◆ **STATED TASK**
Reproduce the section of the listing that begins at the line containing "[make_core_tube(), make_outer_paper(), make_film_roll()]" and finishes at the line containing "in imported if". Include both end lines and nothing beyond them.

◆ **STORED DATA**
================================

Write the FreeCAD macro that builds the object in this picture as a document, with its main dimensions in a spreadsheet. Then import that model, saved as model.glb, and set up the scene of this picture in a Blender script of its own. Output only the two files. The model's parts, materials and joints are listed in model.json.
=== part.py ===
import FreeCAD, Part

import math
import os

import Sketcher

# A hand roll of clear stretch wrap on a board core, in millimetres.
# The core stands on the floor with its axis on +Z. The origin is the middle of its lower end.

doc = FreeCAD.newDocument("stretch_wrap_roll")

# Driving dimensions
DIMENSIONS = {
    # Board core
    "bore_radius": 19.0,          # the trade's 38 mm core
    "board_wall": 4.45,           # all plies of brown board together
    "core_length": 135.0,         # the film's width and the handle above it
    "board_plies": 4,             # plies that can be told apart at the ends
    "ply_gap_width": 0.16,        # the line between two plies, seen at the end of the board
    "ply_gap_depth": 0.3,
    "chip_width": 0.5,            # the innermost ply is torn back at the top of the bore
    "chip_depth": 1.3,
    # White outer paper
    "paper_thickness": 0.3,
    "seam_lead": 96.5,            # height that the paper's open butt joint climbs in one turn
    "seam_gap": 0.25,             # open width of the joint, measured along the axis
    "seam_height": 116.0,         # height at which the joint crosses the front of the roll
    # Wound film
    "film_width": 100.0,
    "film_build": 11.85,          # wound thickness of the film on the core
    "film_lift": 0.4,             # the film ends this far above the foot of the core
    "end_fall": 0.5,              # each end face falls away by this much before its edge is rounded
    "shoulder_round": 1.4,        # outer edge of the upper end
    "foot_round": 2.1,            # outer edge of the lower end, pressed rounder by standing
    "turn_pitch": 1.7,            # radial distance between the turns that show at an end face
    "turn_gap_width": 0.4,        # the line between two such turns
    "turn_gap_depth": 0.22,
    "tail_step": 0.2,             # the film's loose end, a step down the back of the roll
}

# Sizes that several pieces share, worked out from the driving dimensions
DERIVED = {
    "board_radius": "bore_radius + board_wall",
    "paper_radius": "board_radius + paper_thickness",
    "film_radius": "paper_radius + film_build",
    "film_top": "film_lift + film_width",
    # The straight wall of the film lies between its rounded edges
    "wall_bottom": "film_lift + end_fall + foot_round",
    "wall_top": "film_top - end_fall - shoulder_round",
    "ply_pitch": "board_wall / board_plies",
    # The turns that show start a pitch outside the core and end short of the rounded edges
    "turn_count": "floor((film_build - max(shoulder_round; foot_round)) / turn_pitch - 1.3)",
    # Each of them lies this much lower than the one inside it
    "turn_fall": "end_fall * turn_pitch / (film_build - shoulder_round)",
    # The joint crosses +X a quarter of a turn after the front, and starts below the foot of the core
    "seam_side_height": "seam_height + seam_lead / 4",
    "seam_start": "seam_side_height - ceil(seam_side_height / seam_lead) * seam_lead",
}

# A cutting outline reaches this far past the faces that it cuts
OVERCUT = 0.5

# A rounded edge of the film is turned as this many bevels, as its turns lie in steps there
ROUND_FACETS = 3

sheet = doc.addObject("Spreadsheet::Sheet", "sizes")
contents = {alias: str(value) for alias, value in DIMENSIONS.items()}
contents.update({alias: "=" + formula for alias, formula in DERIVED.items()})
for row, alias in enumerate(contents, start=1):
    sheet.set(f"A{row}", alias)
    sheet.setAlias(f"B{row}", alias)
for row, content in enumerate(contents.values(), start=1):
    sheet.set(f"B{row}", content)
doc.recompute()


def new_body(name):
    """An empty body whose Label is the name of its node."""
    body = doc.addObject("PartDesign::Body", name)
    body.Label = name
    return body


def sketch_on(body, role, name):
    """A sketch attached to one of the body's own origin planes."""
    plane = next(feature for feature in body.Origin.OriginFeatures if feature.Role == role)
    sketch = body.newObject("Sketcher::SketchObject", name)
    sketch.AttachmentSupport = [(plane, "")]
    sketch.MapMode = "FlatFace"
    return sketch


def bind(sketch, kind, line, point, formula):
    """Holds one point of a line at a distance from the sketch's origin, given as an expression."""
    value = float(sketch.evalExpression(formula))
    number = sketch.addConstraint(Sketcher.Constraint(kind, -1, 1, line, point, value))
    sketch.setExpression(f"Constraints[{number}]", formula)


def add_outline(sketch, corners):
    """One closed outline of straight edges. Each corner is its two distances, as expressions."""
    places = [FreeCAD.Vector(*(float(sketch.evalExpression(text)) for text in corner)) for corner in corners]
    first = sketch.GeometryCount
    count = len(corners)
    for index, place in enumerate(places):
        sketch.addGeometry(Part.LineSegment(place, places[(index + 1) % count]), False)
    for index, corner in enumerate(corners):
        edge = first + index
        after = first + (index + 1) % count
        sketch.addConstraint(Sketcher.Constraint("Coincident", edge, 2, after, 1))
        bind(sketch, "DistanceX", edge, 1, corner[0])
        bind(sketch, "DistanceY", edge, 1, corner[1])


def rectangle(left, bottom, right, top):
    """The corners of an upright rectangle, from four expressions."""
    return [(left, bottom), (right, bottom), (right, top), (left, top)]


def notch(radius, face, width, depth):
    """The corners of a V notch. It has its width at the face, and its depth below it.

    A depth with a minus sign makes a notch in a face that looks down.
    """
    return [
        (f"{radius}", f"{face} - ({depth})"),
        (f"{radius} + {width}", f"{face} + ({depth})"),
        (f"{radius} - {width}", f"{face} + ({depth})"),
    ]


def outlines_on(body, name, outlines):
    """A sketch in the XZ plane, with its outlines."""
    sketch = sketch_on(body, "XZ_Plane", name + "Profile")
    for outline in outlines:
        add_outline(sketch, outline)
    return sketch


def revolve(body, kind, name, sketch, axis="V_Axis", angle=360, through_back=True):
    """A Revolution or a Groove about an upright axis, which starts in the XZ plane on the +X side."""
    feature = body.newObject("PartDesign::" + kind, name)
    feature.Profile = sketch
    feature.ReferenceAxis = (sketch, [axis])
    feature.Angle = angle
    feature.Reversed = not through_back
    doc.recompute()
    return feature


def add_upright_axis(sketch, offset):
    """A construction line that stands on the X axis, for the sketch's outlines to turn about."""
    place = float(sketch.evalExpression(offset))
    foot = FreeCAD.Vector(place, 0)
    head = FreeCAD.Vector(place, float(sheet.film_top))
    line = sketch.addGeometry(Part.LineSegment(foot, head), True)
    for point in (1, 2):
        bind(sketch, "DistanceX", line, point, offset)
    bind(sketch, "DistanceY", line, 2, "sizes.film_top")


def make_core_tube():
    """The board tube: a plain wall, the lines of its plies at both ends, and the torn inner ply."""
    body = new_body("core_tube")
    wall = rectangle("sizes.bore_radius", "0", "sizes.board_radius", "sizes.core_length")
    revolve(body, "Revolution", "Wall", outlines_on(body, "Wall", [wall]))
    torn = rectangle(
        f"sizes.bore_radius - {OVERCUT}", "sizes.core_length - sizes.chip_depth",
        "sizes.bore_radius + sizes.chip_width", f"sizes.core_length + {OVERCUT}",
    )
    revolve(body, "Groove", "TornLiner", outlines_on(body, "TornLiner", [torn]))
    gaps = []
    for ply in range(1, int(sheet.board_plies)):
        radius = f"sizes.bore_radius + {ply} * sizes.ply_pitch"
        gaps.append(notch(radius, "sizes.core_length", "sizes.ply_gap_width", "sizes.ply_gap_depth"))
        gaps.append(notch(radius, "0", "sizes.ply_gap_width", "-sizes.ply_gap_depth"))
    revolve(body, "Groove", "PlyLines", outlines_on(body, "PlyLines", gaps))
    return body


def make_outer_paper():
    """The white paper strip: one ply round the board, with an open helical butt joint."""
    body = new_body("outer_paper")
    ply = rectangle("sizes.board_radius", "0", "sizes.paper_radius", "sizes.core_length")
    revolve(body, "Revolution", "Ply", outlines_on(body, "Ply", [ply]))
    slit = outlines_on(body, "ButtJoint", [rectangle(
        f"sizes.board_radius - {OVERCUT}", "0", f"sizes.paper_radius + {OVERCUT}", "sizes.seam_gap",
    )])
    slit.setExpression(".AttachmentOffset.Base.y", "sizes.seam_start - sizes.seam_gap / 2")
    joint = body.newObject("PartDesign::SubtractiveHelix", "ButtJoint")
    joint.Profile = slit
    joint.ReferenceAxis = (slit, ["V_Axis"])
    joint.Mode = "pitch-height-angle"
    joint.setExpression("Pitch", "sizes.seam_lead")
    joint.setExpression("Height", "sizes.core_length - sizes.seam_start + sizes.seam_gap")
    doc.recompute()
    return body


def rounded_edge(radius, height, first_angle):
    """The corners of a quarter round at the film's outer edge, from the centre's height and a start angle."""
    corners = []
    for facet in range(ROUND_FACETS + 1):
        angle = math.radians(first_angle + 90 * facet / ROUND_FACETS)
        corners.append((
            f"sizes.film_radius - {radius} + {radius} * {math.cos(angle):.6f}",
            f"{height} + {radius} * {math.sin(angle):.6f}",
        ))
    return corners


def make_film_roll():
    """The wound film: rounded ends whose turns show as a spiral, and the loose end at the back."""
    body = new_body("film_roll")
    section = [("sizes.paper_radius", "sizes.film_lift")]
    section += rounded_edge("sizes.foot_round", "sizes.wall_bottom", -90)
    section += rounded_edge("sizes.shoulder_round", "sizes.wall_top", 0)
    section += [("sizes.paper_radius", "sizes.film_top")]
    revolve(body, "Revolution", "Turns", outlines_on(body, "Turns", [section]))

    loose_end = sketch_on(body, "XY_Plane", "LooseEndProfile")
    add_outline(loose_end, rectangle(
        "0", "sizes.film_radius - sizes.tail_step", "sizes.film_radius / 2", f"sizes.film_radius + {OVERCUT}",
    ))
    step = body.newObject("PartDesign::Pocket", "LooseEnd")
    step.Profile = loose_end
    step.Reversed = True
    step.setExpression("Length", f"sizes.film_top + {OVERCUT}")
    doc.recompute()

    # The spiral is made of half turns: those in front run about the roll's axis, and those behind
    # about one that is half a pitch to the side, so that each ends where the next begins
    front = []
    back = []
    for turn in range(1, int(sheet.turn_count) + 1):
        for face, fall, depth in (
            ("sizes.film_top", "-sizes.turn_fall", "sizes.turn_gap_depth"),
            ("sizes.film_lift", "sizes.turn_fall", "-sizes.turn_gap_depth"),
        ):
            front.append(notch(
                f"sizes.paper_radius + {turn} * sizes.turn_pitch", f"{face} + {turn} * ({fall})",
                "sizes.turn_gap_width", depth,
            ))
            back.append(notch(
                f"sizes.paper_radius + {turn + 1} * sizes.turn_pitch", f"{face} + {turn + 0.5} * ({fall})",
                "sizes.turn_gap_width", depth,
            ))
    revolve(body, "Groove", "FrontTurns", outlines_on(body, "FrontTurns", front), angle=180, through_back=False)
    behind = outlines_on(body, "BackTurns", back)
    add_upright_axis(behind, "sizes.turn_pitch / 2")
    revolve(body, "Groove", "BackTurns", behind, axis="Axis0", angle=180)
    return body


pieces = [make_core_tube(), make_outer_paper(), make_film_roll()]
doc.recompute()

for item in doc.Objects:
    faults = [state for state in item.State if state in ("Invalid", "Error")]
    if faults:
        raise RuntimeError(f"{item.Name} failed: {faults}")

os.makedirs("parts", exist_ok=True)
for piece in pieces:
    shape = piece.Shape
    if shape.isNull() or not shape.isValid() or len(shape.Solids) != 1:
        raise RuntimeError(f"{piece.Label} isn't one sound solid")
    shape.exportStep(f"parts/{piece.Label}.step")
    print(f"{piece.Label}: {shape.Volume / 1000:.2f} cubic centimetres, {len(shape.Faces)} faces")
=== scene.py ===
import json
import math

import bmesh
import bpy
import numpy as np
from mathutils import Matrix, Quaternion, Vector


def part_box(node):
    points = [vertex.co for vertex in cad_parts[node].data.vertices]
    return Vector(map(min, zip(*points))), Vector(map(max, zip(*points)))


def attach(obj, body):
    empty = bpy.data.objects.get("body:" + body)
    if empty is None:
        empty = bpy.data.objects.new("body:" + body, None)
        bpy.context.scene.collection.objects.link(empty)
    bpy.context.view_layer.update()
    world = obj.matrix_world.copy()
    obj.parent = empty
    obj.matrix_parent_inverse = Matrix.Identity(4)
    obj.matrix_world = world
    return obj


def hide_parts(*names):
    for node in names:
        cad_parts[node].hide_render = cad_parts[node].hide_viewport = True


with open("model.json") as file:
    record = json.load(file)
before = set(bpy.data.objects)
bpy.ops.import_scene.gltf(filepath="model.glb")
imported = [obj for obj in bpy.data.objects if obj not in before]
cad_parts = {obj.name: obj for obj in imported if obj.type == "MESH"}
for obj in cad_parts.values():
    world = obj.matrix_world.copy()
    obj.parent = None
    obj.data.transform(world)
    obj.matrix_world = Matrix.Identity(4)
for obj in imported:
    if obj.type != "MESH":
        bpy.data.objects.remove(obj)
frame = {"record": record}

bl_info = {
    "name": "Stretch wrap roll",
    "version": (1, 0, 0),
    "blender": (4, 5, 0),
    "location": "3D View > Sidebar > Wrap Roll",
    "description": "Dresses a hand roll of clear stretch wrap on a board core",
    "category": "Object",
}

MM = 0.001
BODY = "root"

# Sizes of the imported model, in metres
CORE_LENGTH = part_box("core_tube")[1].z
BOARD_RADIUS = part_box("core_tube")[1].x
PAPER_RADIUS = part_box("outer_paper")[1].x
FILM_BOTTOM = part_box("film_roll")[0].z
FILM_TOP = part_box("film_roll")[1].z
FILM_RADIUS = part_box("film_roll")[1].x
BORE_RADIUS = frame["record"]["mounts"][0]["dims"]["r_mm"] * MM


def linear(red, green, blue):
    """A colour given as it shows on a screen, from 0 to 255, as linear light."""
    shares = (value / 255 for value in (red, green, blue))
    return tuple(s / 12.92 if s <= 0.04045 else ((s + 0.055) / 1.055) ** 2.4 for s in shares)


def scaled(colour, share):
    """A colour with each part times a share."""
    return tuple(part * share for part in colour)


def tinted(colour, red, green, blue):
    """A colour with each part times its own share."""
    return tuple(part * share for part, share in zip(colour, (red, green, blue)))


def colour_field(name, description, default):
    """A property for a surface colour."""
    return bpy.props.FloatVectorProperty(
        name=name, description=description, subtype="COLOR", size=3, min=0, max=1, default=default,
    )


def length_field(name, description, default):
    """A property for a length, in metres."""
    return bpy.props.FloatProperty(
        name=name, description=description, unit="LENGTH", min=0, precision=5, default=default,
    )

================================

◆ **COMPLETE ANSWER**
pieces = [make_core_tube(), make_outer_paper(), make_film_roll()]
doc.recompute()

for item in doc.Objects:
    faults = [state for state in item.State if state in ("Invalid", "Error")]
    if faults:
        raise RuntimeError(f"{item.Name} failed: {faults}")

os.makedirs("parts", exist_ok=True)
for piece in pieces:
    shape = piece.Shape
    if shape.isNull() or not shape.isValid() or len(shape.Solids) != 1:
        raise RuntimeError(f"{piece.Label} isn't one sound solid")
    shape.exportStep(f"parts/{piece.Label}.step")
    print(f"{piece.Label}: {shape.Volume / 1000:.2f} cubic centimetres, {len(shape.Faces)} faces")
=== scene.py ===
import json
import math

import bmesh
import bpy
import numpy as np
from mathutils import Matrix, Quaternion, Vector


def part_box(node):
    points = [vertex.co for vertex in cad_parts[node].data.vertices]
    return Vector(map(min, zip(*points))), Vector(map(max, zip(*points)))


def attach(obj, body):
    empty = bpy.data.objects.get("body:" + body)
    if empty is None:
        empty = bpy.data.objects.new("body:" + body, None)
        bpy.context.scene.collection.objects.link(empty)
    bpy.context.view_layer.update()
    world = obj.matrix_world.copy()
    obj.parent = empty
    obj.matrix_parent_inverse = Matrix.Identity(4)
    obj.matrix_world = world
    return obj


def hide_parts(*names):
    for node in names:
        cad_parts[node].hide_render = cad_parts[node].hide_viewport = True


with open("model.json") as file:
    record = json.load(file)
before = set(bpy.data.objects)
bpy.ops.import_scene.gltf(filepath="model.glb")
imported = [obj for obj in bpy.data.objects if obj not in before]
cad_parts = {obj.name: obj for obj in imported if obj.type == "MESH"}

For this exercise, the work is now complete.